Q: How does Ondo’s proposal differ fundamentally from traditional securities custody?
Traditional securities interests are fully maintained by centralized custodians. Ondo’s model keeps the traditional off-chain ledger but adds a layer of tokenized interest records on the Ethereum mainnet, enhancing collateral monitoring, redemption processes, and reconciliation efficiency.
Q: Does holding tokenized securities equate to ownership of the underlying asset?
No. In a custodial tokenization model, tokens typically represent beneficial interests in the underlying securities, not direct ownership. The underlying securities remain held via traditional custody chains, and the rights of token holders depend on the specific product design.
Q: What are the main asset classes in the RWA tokenization market today?
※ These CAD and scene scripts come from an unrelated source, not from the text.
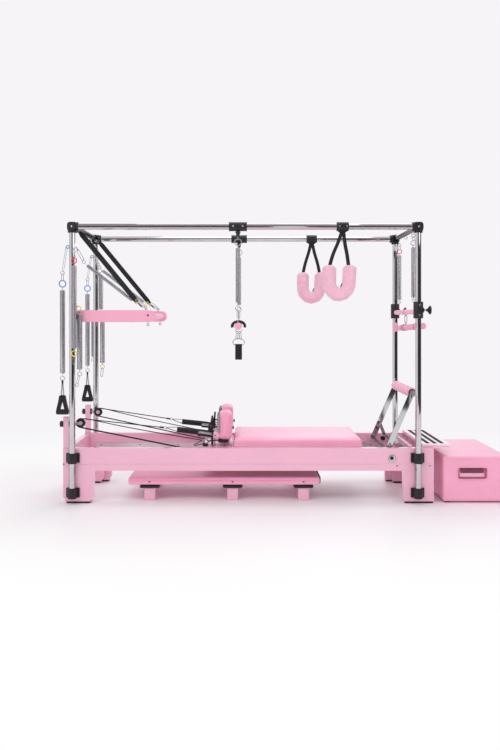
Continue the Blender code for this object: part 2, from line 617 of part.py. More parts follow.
def trapeze():
    """Two sliders on the top rails, their springs, and a padded bar with a sling."""
    bar_z = TRAPEZE_BAR_Z
    hook_z = CANOPY_Z - TRAPEZE_SPRING_DROP
    for side, s in SIDES.items():
        y = s * UPRIGHT_Y
        body = rod((TRAPEZE_X - 0.055, y, CANOPY_Z), (TRAPEZE_X + 0.055, y, CANOPY_Z), 0.029)
        neck = rod((TRAPEZE_X, y, CANOPY_Z - 0.02), (TRAPEZE_X, y, CANOPY_Z - 0.062), 0.010, 12, 0.006)
        hole = rod((TRAPEZE_X - 0.1, y, CANOPY_Z), (TRAPEZE_X + 0.1, y, CANOPY_Z), UPRIGHT_RADIUS + TUBE_PLAY)
        solid("trapeze_slider_" + side, [body, neck], "black_plastic", cuts=[hole])
        hook = (TRAPEZE_X, y, hook_z)
        spring("trapeze_spring_" + side, hook, (TRAPEZE_X, y, bar_z + TRAPEZE_BAR_RADIUS + GAP),
               0.0155, 0.0022, 9, 0.06, origin=hook)
    reach = UPRIGHT_Y + 0.02
    core = rod((TRAPEZE_X, -reach, bar_z), (TRAPEZE_X, reach, bar_z), TRAPEZE_BAR_RADIUS)
    arch = []
    for wide, high, angles in ((0.050, 0.035, range(0, 181, 20)), (0.038, 0.021, range(180, -1, -20))):
        for angle in angles:
            turn = math.radians(angle)
            arch.append((TRAPEZE_X + wide * math.cos(turn), bar_z - 0.004 + high * math.sin(turn)))
    saddle = slab(arch, -SADDLE_HALF, SADDLE_HALF)
    low, high = TRAPEZE_STRAP_Z
    strap = box((TRAPEZE_X - 0.021, -0.03, low), (TRAPEZE_X + 0.021, 0.03, high))
    links = box((TRAPEZE_X - 0.010, -0.012, high - 0.01), (TRAPEZE_X + 0.010, 0.012, bar_z))
    solid("trapeze_bar", [core, saddle, links, strap], "pink_foam", origin=(TRAPEZE_X, 0, hook_z))


def foot_loops():
    """Fleece foot loops, each on a hanger over a top rail."""
    for side, s in SIDES.items():
        hanger = LOOP_HANGER_X[side]
        x = LOOP_X[side]
        y = s * UPRIGHT_Y
        hub = rod((hanger - 0.038, y, CANOPY_Z), (hanger + 0.038, y, CANOPY_Z), 0.028)
        hole = rod((hanger - 0.1, y, CANOPY_Z), (hanger + 0.1, y, CANOPY_Z), UPRIGHT_RADIUS + TUBE_PLAY)
        shapes = [hub]
        for way in (-1, 1):
            shapes.append(bar((hanger + way * 0.008, CANOPY_Z - 0.022),
                              (x + way * LOOP_HALF, LOOP_TOP - 0.01), 0.014, y - 0.004, y + 0.004))
        arc = []
        for step in range(13):
            angle = math.pi + math.pi * step / 12
            arc.append((x + LOOP_HALF * math.cos(angle), y, LOOP_TURN_Z + LOOP_DROP * math.sin(angle)))
        legs = (LOOP_TOP, LOOP_TOP - 0.042, LOOP_TURN_Z + 0.03)
        route = [(x - LOOP_HALF, y, z) for z in legs] + arc + [(x + LOOP_HALF, y, z) for z in reversed(legs)]
        wire = tube("loop_guide", route, LOOP_RADIUS, "fleece", resolution=2)
        mesh = bpy.data.meshes.new_from_object(wire.evaluated_get(bpy.context.evaluated_depsgraph_get()))
        fleece = bmesh.new()
        fleece.from_mesh(mesh)
        bpy.data.objects.remove(wire, do_unlink=True)
        solid("foot_loop_" + side, [fleece] + shapes, "fleece", origin=(hanger, y, CANOPY_Z), cuts=[hole])


def ropes():
    """Each rope runs from the carriage, over the lower side of its pulley, and back to the hand loops."""
    for side, s in SIDES.items():
        arc = []
        for step in range(9):
            angle = math.radians(278 - step * 196 / 8)
            arc.append((PULLEY_X + ROPE_REACH * math.cos(angle), PULLEY_Y,
                        PULLEY_Z + ROPE_REACH * math.sin(angle)))
        route = [(x, s * y, z) for x, y, z in (*ROPE_LOW, *arc, *ROPE_HIGH)]
        tube("rope_" + side, route, 0.0028, "webbing", resolution=2)


def accessories():
    """The sitting box at the foot end, and the mat with its posts under the bed."""
    front = BOX_LOW[1]
    cup = box((HAND_HOLD_X[0], front - HAND_HOLD_DEPTH, HAND_HOLD_Z[0]),
              (HAND_HOLD_X[1], front + HAND_HOLD_DEPTH, HAND_HOLD_Z[1]))
    solid("sitting_box", [box(BOX_LOW, BOX_HIGH)], "pink_vinyl", cuts=[cup])
    pad = box((MAT_HEAD, -MAT_HALF, MAT_Z[0]), (MAT_FOOT, MAT_HALF, MAT_Z[1]))
    posts = []
    for x in MAT_POSTS:
        for s in (-1, 1):
            y = s * MAT_POST_Y
            wide, deep = MAT_POST_HALF
            posts.append(box((x - wide, y - deep, 0.0), (x + wide, y + deep, MAT_Z[0] + 0.01)))
    solid("mat", [pad] + posts, "pink_vinyl")


def centre_on_box():
    for thing in bpy.context.scene.objects:
        thing.location.x -= BOX_MIDDLE_X


def main():
    clear_scene()
    side_frames()
    end_boards()
    tracks()
    platform()
    canopy()
    brackets()
    pulleys()
    carriage()
    carriage_springs()
    footbar()
    push_bar()
    push_bar_hangers()
    handle_springs()
    collars()
    trapeze()
    foot_loops()
    ropes()
    accessories()
    centre_on_box()


main()
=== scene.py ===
"""Looks of the combination reformer: finishes, soft goods, springs, ropes and fittings around the frame."""
import math

import bmesh
import bpy
from mathutils import Matrix, Vector, noise


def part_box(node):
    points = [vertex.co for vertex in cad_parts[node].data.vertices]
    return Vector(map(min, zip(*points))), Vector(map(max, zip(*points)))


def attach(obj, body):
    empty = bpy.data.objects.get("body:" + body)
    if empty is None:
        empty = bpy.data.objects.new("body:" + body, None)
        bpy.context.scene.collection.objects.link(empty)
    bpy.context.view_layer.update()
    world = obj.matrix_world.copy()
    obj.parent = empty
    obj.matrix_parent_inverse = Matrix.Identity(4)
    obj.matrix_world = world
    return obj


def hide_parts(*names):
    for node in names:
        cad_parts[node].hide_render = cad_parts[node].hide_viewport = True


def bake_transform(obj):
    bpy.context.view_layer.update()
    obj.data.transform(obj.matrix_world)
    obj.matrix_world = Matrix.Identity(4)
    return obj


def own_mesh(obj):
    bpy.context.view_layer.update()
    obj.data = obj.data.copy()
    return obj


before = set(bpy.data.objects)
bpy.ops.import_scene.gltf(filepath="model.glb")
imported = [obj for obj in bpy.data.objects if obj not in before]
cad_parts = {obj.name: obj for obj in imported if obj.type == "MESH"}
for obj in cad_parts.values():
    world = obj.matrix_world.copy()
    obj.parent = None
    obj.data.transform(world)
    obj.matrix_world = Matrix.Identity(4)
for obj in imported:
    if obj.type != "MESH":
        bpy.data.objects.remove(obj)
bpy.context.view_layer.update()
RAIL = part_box("side_frame_front")
MID_X = (RAIL[0][0] + RAIL[1][0]) / 2      # middle of the bed; places below are measured from it
SIDES = {"front": -1, "back": 1}
ENDS = {"head": -1, "foot": 1}
WAYS = {"a": -1, "b": 1}

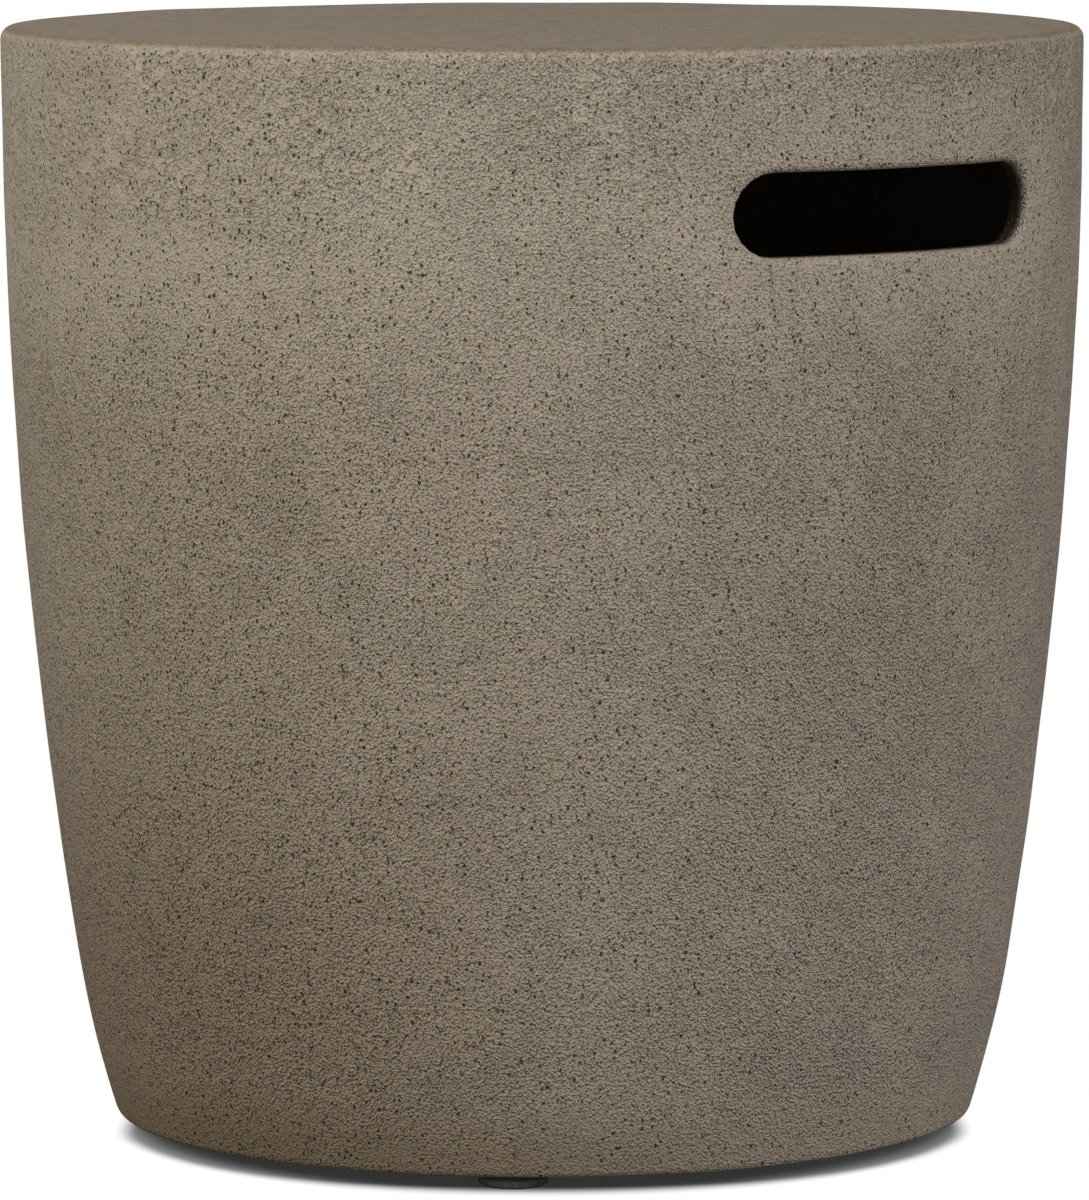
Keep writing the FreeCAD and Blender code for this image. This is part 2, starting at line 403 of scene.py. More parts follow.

As of April 2026, major asset classes include tokenized U.S. Treasuries (about $11.3 billion), commodities (about $6.5 billion), tokenized equities (about $1.07 billion), as well as emerging categories like private credit and corporate bonds.
Q: Why has the ONDO token price decoupled from platform growth?
The main reason is that the ONDO token currently lacks direct economic linkage to platform revenue—protocol and holder income are zero, with most capital flowing directly to tokenized equities and other underlying assets rather than the platform token. This means ecosystem expansion has not yet translated into token value.